__Task objective__:
Extract all of the entries and set them down verbatim.

Entries with model source code
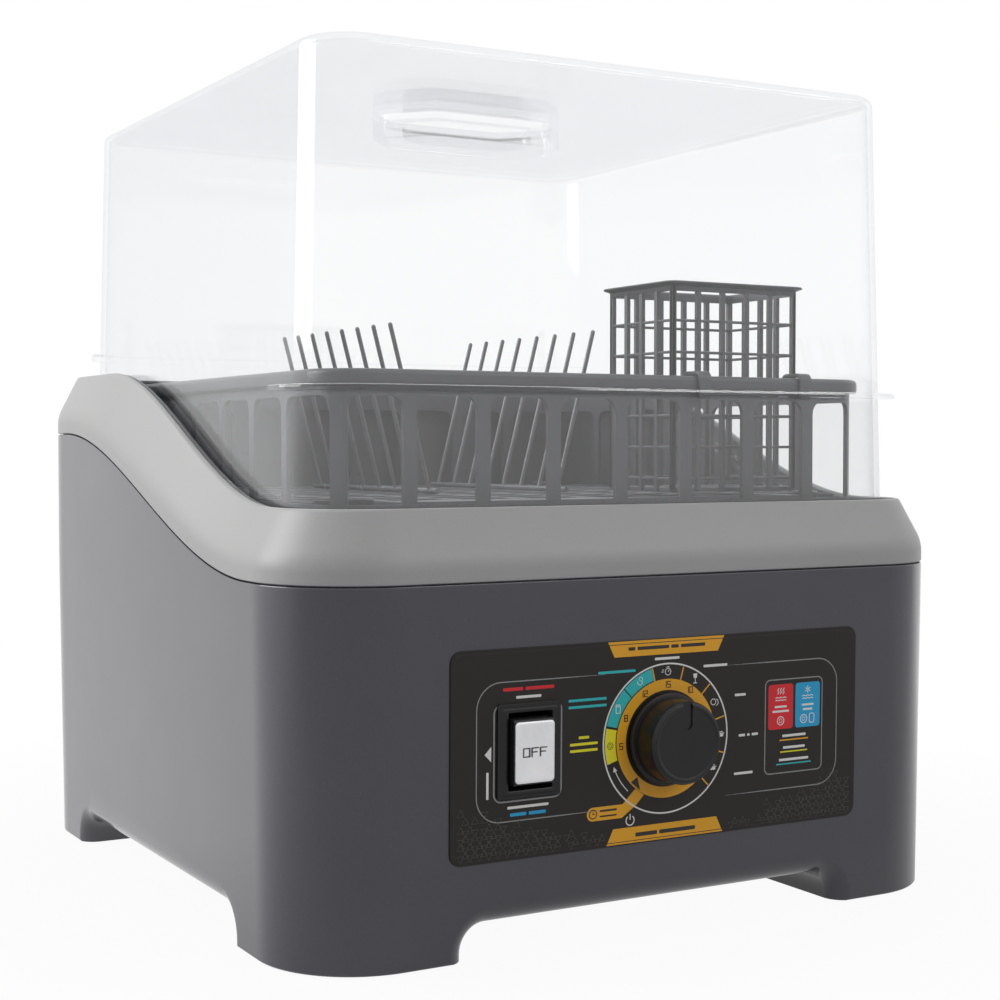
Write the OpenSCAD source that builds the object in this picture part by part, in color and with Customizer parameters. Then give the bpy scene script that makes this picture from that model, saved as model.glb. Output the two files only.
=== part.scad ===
// Countertop dishwasher: a compact floor-standing base with a lift-off clear cover.
// Frame: origin on the ground under the middle of the footprint, front faces -Y, +Z up.

/* [Base casing] */
// Width of the base at the seam
body_w = 400; // [380:1:420]
// Depth of the base at the seam
body_d = 430; // [410:1:450]
// Radius of the four upright corners
corner_r = 54; // [48:1:58]
// How far each wall leans in from the seam down to the ground
draft = 2.2; // [0:0.1:3]
// Wall of the base casing
wall = 3; // [2.5:0.1:3.5]
// Height of the seam with the trim ring at the front
seam_z = 181; // [175:1:190]
// Rise of the seam from the front to the back
seam_rise = 72; // [60:1:76]
// Where the seam starts to rise
seam_start = -150; // [-160:1:-140]
// Where the seam has risen
seam_end = 150; // [145:1:155]
// Clear height of the arches between the feet
arch_h = 17; // [16:0.5:20]
// Half of the clear width of the front and rear arches
arch_front = 113; // [108:1:116]
// Half of the clear width of the side arches
arch_side = 125; // [120:1:128]
// Corner radius of the arches
arch_r = 13; // [10:1:15]
// Radius of the rolled edge round each arch
roll_r = 11; // [8:1:11]

/* [Trim ring] */
// Height of the trim crest at the front
crest_z = 216.5; // [214:0.5:225]
// Rise of the crest from the front to the back
crest_rise = 73; // [62:1:78]
// Where the crest has risen
crest_end = 100; // [95:1:110]
// Inset of the trim's inner lip
trim_inset = 16; // [15:0.5:17]
// Depth of the trim's inner lip
lip_h = 7; // [6:0.5:8]
// Height of the upright band above the seam
band_h = 10; // [8:1:11]
// Open line between trim and casing
seam_gap = 0.6; // [0.4:0.1:0.8]

/* [Tub] */
// Wall of the tub
tub_t = 2.5; // [2:0.1:3]
// Height of the tub floor
tub_floor = 165; // [160:1:168]
// Depth of the lid ledge below the crest
ledge_drop = 12; // [11:0.5:13]
// Distance of the basin's side walls from the casing's sides
basin_side = 24.6; // [24:0.1:28]
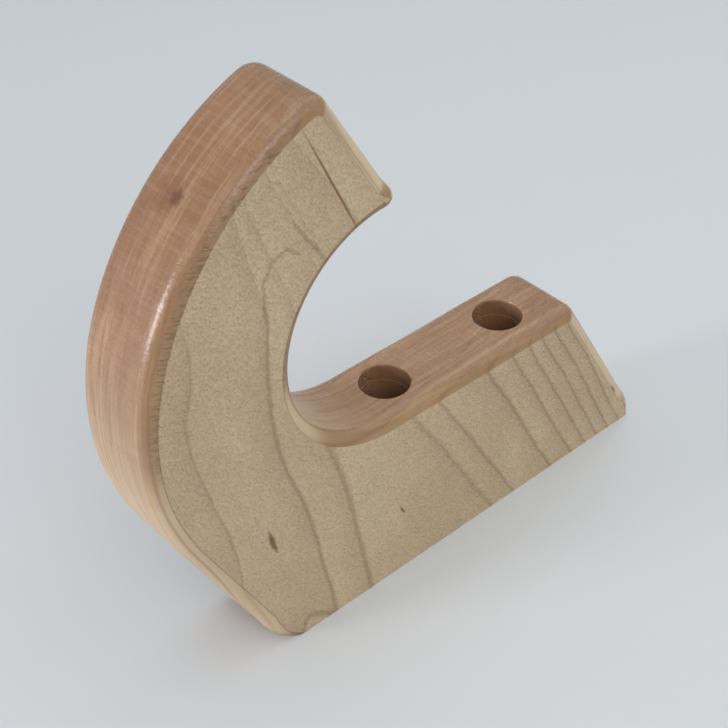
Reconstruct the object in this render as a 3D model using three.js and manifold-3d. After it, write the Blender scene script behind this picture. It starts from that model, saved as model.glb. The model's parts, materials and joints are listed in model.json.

__Finished task__:
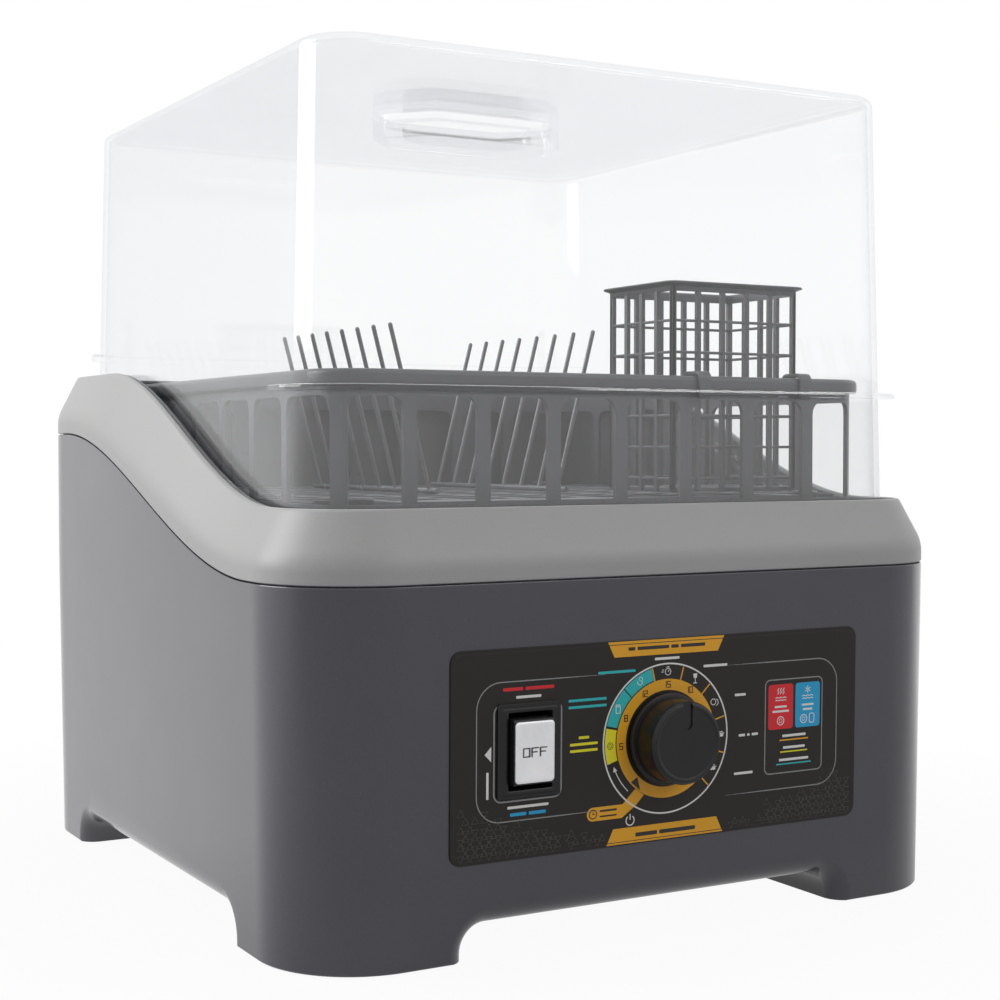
Write the OpenSCAD source that builds the object in this picture part by part, in color and with Customizer parameters. Then give the bpy scene script that makes this picture from that model, saved as model.glb. Output the two files only.
=== part.scad ===
// Countertop dishwasher: a compact floor-standing base with a lift-off clear cover.
// Frame: origin on the ground under the middle of the footprint, front faces -Y, +Z up.

/* [Base casing] */
// Width of the base at the seam
body_w = 400; // [380:1:420]
// Depth of the base at the seam
body_d = 430; // [410:1:450]
// Radius of the four upright corners
corner_r = 54; // [48:1:58]
// How far each wall leans in from the seam down to the ground
draft = 2.2; // [0:0.1:3]
// Wall of the base casing
wall = 3; // [2.5:0.1:3.5]
// Height of the seam with the trim ring at the front
seam_z = 181; // [175:1:190]
// Rise of the seam from the front to the back
seam_rise = 72; // [60:1:76]
// Where the seam starts to rise
seam_start = -150; // [-160:1:-140]
// Where the seam has risen
seam_end = 150; // [145:1:155]
// Clear height of the arches between the feet
arch_h = 17; // [16:0.5:20]
// Half of the clear width of the front and rear arches
arch_front = 113; // [108:1:116]
// Half of the clear width of the side arches
arch_side = 125; // [120:1:128]
// Corner radius of the arches
arch_r = 13; // [10:1:15]
// Radius of the rolled edge round each arch
roll_r = 11; // [8:1:11]

/* [Trim ring] */
// Height of the trim crest at the front
crest_z = 216.5; // [214:0.5:225]
// Rise of the crest from the front to the back
crest_rise = 73; // [62:1:78]
// Where the crest has risen
crest_end = 100; // [95:1:110]
// Inset of the trim's inner lip
trim_inset = 16; // [15:0.5:17]
// Depth of the trim's inner lip
lip_h = 7; // [6:0.5:8]
// Height of the upright band above the seam
band_h = 10; // [8:1:11]
// Open line between trim and casing
seam_gap = 0.6; // [0.4:0.1:0.8]

/* [Tub] */
// Wall of the tub
tub_t = 2.5; // [2:0.1:3]
// Height of the tub floor
tub_floor = 165; // [160:1:168]
// Depth of the lid ledge below the crest
ledge_drop = 12; // [11:0.5:13]
// Distance of the basin's side walls from the casing's sides
basin_side = 24.6; // [24:0.1:28]
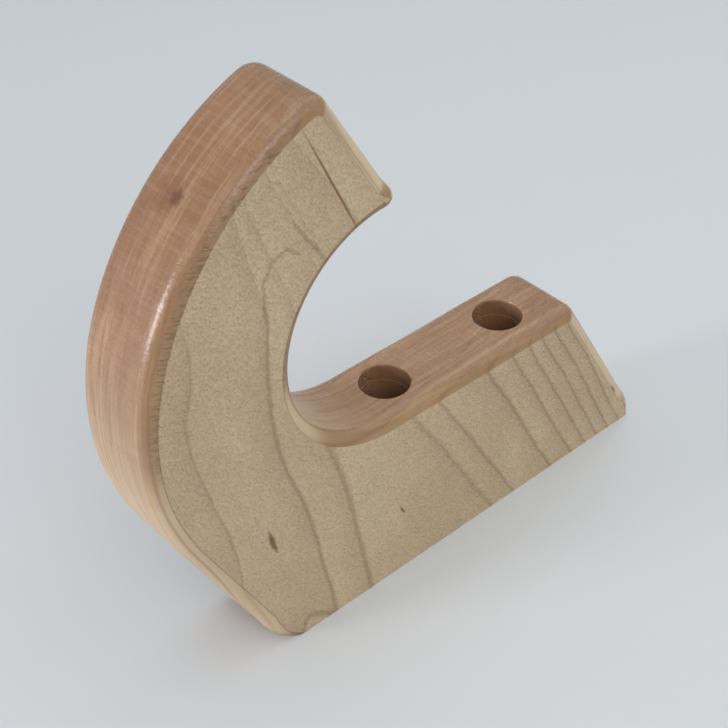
Reconstruct the object in this render as a 3D model using three.js and manifold-3d. After it, write the Blender scene script behind this picture. It starts from that model, saved as model.glb. The model's parts, materials and joints are listed in model.json.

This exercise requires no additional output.